Respond to code review comments, with discussion where it’s appropriate or by pushing additional commits to the branch. They will be added to the same PR automatically.
If another PR is merged and conflicts with your changes, you may need to rebase your PR.
See GitHub’s rebasing documentation and One Commit Per Pull Request for more information on rebasing.
Reviewing and Merging Changes
We adopted Github's Pull Request Review for our repositories. Common checks that may occur in our repositories:
A continous integration (CI) service, to ensure the test suite is passing (typically CircleCI or Travis)
Rubocop, to be consistent w/ a baseline of Ruby style conventions
Coveralls, to ensure code changes are covered by test changes
Hound, to be consistent w/ Javascript and CSS style conventions
CodeClimate, to flag obvious code smells early for remediation
If one or more of the required checks failed (or are incomplete), the code should not be merged (and the UI will not allow it). If all of the checks have passed, then anyone on the project (including the pull request submitter) may merge the code.
Things to Consider When Reviewing
First, the person contributing the code is putting themselves out there. Be mindful of what you say in a review.
Ask clarifying questions
State your understanding and expectations
Provide example code or alternate solutions, and explain why
Things to consider:
Does the commit message explain what is going on?
Does the code changes have tests? Not all changes need new tests, some changes are refactorings
Do new or changed methods, modules, and classes have documentation?

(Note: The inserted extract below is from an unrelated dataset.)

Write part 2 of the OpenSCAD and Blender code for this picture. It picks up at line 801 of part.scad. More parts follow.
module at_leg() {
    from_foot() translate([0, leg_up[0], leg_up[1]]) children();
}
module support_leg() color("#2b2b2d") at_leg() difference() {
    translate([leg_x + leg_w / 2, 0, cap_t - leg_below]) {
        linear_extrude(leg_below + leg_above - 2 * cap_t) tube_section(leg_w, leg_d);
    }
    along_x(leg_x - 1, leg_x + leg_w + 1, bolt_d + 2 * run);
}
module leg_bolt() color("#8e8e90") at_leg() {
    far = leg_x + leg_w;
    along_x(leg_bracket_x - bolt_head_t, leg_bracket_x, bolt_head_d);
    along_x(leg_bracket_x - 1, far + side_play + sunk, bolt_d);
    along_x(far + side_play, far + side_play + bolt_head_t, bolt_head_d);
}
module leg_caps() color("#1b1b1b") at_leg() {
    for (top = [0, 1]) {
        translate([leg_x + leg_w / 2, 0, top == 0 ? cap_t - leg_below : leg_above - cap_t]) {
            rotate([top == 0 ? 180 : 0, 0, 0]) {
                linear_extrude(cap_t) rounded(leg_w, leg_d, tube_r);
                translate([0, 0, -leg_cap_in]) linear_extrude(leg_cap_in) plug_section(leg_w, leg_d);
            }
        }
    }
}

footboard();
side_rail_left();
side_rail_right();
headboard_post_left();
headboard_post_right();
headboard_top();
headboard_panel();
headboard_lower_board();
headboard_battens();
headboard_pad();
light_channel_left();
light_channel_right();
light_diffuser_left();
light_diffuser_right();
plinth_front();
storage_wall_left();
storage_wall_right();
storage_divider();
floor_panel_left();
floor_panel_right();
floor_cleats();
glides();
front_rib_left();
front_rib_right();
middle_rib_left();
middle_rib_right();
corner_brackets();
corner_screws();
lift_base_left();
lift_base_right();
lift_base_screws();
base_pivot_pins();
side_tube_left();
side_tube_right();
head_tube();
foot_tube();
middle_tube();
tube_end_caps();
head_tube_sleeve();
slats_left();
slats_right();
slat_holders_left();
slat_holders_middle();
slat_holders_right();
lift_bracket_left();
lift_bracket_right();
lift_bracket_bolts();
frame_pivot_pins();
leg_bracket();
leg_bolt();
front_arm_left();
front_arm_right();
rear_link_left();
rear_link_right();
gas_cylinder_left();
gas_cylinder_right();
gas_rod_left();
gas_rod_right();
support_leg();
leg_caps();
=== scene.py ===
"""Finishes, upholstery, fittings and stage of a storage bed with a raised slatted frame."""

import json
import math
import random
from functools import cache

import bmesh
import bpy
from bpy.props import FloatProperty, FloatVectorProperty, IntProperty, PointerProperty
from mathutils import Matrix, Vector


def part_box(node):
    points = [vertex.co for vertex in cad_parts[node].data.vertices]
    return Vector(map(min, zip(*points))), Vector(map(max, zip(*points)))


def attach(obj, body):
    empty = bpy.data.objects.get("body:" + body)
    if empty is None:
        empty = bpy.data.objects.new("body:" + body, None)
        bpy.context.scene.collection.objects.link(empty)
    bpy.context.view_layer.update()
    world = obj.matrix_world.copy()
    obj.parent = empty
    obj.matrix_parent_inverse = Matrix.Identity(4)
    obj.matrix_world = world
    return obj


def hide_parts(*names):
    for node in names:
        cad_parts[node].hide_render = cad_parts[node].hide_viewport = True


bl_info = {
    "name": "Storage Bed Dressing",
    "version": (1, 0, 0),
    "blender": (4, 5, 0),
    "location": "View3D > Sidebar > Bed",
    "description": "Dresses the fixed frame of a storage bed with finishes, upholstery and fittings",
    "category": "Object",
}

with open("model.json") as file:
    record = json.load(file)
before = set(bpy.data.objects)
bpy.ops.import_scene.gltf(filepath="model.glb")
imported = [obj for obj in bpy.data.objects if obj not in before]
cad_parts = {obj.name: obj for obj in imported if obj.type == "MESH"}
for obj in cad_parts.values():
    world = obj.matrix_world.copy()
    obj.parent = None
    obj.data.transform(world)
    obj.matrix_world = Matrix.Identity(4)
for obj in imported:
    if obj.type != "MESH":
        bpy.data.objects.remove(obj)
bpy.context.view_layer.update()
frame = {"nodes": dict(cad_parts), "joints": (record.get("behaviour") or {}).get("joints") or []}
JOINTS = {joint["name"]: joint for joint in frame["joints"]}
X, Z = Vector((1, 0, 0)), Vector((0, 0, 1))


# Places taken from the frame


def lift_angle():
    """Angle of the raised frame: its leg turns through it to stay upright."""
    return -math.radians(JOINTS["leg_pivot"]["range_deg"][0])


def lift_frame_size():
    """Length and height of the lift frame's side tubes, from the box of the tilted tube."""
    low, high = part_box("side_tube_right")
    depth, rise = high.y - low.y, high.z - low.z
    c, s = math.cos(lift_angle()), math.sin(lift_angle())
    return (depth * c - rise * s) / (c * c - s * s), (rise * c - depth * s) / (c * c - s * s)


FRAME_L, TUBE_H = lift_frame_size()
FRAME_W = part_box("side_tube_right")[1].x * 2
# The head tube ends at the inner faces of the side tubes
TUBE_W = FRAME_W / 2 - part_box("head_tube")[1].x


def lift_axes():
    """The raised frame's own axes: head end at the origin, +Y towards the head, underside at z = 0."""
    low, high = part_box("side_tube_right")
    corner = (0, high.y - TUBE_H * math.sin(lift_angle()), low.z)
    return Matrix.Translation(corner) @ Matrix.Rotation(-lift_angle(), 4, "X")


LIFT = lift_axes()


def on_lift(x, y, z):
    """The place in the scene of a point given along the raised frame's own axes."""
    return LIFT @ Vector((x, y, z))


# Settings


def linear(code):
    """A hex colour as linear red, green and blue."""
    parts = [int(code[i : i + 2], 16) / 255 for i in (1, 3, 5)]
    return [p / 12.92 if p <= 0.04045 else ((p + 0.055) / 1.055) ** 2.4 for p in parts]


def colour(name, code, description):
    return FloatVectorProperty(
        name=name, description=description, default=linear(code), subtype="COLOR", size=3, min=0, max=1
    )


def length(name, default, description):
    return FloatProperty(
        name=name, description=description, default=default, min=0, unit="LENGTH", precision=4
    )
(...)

Does the commit contain more than it should? Are two separate concerns being addressed in one commit?
Does the description of the new/changed specs match your understanding of what the spec is doing?
Did the Continuous Integration tests complete successfully?
If you are uncertain, bring other contributors into the conversation by assigning them as a reviewer.
Additional Resources
Pro Git is both a free and excellent book about Git.